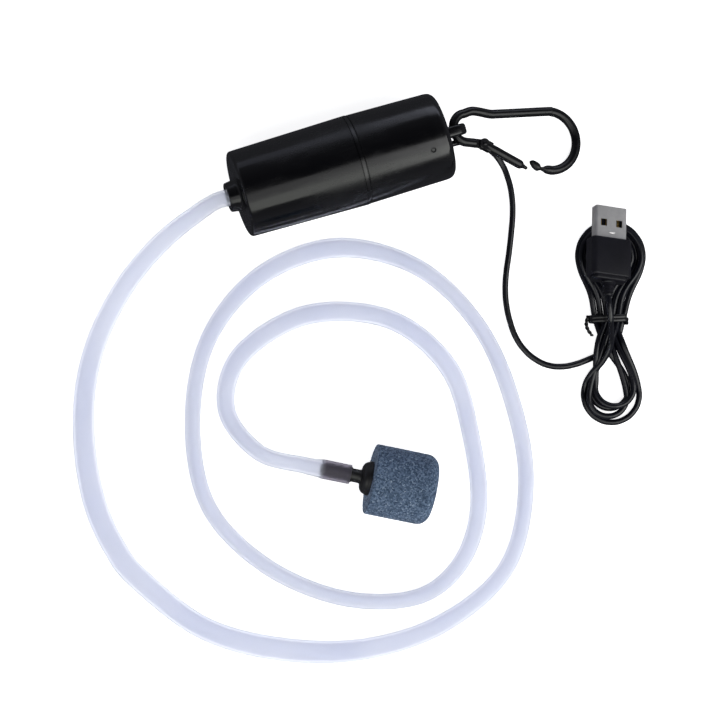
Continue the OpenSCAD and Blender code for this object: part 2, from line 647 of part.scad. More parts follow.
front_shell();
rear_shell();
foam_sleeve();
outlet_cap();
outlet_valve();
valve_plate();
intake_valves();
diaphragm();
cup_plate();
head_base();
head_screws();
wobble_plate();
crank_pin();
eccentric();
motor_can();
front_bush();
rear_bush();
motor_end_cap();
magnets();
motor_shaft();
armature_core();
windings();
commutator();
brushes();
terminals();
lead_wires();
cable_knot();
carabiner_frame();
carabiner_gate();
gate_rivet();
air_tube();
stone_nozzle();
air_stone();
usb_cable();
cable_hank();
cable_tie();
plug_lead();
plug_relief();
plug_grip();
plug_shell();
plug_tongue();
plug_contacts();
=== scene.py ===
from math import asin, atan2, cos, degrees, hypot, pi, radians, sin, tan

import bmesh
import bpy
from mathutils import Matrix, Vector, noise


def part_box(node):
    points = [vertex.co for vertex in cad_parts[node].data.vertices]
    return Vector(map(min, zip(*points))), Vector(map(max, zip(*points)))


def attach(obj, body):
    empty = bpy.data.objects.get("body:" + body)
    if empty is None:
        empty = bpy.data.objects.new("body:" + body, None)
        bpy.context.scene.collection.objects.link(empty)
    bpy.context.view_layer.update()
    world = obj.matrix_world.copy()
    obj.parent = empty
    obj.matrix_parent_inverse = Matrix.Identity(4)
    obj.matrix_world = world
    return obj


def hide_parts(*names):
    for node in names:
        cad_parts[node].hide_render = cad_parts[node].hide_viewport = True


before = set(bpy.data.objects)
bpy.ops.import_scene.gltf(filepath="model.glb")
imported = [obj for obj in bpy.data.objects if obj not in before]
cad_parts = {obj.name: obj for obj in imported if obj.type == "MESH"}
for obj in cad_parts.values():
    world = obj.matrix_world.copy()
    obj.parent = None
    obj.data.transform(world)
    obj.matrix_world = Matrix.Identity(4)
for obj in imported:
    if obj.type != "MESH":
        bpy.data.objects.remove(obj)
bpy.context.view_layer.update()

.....

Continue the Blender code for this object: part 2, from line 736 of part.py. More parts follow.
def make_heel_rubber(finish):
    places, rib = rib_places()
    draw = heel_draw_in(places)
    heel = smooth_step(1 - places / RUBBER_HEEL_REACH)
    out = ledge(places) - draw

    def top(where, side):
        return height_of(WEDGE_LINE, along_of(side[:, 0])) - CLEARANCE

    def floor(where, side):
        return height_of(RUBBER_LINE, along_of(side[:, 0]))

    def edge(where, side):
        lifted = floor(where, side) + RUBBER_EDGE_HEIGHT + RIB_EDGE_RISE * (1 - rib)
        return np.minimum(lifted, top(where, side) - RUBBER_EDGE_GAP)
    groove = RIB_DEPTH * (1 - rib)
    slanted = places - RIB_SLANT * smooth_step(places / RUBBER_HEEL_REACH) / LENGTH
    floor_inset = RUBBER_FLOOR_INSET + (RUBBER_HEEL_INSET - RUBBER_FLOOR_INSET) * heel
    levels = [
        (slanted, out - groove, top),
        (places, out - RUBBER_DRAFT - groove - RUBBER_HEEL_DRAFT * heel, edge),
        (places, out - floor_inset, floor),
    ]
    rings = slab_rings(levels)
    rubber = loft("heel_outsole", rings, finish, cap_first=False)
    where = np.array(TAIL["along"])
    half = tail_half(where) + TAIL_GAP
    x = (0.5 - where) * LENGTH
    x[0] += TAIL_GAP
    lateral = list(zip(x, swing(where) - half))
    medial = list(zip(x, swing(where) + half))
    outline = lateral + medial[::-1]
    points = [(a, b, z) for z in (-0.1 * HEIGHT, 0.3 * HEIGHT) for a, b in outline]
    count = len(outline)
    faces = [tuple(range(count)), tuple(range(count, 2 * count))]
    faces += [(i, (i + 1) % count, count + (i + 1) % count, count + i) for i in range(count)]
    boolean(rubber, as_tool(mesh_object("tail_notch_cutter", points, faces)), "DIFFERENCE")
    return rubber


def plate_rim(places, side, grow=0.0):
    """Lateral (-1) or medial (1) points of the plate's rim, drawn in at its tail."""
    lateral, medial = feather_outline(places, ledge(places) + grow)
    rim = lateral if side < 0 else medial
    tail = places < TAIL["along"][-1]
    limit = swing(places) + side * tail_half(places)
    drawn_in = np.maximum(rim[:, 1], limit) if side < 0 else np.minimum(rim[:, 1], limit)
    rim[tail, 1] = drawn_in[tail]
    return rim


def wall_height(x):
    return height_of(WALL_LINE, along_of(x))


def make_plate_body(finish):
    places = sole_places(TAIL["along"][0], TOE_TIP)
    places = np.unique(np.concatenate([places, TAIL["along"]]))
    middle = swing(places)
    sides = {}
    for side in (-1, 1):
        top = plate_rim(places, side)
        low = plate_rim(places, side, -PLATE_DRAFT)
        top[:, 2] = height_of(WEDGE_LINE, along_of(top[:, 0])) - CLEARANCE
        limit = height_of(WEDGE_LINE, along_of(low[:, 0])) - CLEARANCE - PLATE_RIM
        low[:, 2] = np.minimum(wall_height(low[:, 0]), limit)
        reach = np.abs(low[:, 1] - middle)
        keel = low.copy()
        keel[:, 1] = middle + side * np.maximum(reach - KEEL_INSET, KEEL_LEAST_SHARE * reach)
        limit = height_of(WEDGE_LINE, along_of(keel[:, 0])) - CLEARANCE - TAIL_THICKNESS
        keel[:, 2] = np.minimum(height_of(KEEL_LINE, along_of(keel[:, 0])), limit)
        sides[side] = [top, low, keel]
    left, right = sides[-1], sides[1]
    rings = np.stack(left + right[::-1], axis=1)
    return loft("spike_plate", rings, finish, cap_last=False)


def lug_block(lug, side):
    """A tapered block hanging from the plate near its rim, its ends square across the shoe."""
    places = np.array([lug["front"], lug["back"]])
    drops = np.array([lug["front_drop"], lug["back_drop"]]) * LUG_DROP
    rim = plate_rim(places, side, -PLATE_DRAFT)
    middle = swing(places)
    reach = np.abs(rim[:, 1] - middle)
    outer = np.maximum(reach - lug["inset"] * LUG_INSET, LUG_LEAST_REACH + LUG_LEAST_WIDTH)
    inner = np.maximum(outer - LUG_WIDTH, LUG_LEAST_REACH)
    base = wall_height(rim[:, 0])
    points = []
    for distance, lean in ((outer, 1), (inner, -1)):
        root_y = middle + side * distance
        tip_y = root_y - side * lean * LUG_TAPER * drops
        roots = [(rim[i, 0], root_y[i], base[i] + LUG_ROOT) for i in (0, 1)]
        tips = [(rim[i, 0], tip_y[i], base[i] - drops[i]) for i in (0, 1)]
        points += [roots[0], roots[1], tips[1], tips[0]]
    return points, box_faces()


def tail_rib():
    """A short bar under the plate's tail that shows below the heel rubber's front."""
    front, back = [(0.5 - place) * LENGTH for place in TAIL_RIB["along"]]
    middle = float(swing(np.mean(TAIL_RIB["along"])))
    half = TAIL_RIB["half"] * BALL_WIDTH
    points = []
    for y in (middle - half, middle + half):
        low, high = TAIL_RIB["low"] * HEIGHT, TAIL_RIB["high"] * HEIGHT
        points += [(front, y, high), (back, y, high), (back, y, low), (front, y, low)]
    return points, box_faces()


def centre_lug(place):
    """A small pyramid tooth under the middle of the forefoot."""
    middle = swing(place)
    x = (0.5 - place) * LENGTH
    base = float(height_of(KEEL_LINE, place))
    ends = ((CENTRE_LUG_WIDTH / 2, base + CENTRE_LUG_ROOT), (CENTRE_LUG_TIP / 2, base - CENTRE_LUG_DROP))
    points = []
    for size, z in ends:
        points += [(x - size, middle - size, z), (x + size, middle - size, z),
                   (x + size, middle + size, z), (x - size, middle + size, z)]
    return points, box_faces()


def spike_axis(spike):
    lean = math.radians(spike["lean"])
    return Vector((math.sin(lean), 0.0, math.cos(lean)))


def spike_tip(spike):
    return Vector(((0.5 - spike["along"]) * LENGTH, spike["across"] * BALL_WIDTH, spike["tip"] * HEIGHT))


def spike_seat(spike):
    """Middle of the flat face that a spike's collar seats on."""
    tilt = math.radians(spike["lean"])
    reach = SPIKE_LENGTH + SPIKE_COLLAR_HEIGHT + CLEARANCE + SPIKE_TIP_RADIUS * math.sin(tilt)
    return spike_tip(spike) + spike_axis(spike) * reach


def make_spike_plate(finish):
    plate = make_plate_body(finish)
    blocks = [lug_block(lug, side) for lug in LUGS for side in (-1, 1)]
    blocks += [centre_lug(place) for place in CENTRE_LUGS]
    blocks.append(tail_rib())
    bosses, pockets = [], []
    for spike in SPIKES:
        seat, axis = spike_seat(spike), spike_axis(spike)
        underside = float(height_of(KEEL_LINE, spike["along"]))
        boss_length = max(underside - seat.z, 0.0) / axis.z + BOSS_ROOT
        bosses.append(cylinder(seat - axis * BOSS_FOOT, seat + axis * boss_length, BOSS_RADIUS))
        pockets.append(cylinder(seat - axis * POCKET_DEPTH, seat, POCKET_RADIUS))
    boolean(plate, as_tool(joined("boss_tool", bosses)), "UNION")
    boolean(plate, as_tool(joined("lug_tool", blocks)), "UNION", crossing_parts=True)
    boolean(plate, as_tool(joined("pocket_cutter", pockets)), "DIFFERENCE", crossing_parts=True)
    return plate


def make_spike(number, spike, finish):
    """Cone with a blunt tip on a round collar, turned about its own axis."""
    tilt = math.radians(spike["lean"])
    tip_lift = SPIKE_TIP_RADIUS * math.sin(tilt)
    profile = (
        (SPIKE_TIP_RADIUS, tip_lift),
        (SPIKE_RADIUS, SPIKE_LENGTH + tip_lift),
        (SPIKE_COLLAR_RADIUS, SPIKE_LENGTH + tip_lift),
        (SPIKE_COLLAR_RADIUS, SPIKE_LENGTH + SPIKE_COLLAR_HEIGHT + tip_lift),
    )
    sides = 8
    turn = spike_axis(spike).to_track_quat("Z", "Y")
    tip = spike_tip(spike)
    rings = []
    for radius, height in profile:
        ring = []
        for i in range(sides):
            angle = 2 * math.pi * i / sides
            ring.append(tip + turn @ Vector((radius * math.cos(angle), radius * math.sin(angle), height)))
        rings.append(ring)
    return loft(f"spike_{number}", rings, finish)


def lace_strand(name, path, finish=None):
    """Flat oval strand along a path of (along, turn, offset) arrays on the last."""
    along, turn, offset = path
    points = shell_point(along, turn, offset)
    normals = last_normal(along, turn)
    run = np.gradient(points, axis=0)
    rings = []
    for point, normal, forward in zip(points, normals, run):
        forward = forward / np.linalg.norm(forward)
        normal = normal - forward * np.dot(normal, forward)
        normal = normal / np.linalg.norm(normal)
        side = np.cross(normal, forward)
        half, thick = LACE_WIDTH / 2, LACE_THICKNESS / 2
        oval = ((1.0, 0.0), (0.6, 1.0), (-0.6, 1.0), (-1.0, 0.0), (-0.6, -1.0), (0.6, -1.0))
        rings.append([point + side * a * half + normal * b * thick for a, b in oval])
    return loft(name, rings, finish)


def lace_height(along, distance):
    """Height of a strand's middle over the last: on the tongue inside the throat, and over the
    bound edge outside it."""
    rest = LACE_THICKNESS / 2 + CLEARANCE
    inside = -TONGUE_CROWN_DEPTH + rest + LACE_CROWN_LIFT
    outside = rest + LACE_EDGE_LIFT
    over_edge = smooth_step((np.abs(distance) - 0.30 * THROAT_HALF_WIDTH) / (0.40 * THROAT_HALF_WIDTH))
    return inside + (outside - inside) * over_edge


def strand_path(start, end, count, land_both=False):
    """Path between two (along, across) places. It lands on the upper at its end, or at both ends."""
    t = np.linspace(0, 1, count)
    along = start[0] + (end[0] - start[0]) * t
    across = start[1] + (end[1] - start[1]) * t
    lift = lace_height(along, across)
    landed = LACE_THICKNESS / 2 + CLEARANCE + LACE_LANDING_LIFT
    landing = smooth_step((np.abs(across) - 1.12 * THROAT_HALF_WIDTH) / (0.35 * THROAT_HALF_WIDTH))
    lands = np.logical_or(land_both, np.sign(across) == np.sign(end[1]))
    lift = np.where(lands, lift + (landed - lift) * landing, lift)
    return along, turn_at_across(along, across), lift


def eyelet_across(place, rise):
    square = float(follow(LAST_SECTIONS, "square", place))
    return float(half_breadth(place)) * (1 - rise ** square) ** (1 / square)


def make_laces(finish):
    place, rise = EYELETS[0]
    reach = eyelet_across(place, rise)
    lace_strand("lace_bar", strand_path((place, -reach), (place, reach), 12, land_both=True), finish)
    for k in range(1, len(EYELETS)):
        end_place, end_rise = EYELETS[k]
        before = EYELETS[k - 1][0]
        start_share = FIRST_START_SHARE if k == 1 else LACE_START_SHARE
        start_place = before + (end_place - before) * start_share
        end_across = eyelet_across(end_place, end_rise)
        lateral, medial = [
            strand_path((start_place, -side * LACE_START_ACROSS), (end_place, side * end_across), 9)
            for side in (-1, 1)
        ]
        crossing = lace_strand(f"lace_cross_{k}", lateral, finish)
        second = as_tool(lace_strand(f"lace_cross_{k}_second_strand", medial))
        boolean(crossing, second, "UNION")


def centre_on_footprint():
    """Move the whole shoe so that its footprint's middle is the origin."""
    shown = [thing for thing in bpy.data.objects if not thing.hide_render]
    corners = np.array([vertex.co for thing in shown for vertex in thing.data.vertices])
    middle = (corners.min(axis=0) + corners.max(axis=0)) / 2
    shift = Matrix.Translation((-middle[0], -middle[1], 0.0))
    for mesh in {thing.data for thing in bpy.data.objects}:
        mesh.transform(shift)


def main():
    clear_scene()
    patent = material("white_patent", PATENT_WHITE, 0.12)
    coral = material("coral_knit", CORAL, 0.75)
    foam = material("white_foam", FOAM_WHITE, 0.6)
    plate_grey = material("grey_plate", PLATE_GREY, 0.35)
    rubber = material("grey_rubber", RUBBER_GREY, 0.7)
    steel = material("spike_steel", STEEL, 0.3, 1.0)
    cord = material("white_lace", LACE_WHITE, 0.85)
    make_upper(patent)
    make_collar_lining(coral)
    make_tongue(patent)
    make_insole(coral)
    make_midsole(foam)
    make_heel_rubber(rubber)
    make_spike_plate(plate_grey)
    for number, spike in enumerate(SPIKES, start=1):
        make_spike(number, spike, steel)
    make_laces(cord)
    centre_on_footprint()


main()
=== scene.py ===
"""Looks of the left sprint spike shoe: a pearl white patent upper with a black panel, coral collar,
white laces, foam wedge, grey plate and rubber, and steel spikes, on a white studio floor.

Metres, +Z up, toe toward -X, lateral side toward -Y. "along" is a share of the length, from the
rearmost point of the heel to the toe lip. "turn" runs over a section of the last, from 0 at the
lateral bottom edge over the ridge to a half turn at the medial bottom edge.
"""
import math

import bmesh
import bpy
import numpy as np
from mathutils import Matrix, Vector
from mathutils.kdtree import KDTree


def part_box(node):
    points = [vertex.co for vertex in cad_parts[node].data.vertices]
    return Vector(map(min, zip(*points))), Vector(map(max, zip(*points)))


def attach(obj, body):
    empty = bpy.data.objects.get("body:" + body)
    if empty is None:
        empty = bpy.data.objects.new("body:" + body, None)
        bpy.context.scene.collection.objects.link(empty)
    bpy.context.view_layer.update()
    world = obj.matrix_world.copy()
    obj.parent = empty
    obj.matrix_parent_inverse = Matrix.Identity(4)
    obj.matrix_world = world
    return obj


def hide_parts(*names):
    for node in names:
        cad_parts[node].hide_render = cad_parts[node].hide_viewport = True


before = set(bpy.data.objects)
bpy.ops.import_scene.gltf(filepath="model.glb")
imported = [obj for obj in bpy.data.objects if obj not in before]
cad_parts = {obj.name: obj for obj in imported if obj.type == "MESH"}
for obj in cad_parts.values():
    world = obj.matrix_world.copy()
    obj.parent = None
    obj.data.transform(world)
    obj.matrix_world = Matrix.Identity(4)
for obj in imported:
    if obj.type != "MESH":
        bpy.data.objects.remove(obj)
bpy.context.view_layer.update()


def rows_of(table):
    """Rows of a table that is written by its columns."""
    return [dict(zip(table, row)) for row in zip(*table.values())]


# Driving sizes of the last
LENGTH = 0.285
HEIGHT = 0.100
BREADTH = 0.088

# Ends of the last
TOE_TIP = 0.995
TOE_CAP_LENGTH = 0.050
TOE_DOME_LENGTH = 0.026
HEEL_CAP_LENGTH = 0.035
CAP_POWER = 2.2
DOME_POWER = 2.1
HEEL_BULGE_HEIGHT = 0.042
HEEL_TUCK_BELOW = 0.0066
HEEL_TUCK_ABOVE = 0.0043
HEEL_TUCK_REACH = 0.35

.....

**SHORT PROBLEM**
Give again, word for word, every line of the listing above from the one with "make_collar_lining(coral)" to the one with "white laces, foam", both inclusive, and nothing beyond them.

**TASK OUTPUT**
    make_collar_lining(coral)
    make_tongue(patent)
    make_insole(coral)
    make_midsole(foam)
    make_heel_rubber(rubber)
    make_spike_plate(plate_grey)
    for number, spike in enumerate(SPIKES, start=1):
        make_spike(number, spike, steel)
    make_laces(cord)
    centre_on_footprint()


main()
=== scene.py ===
"""Looks of the left sprint spike shoe: a pearl white patent upper with a black panel, coral collar,
white laces, foam wedge, grey plate and rubber, and steel spikes, on a white studio floor.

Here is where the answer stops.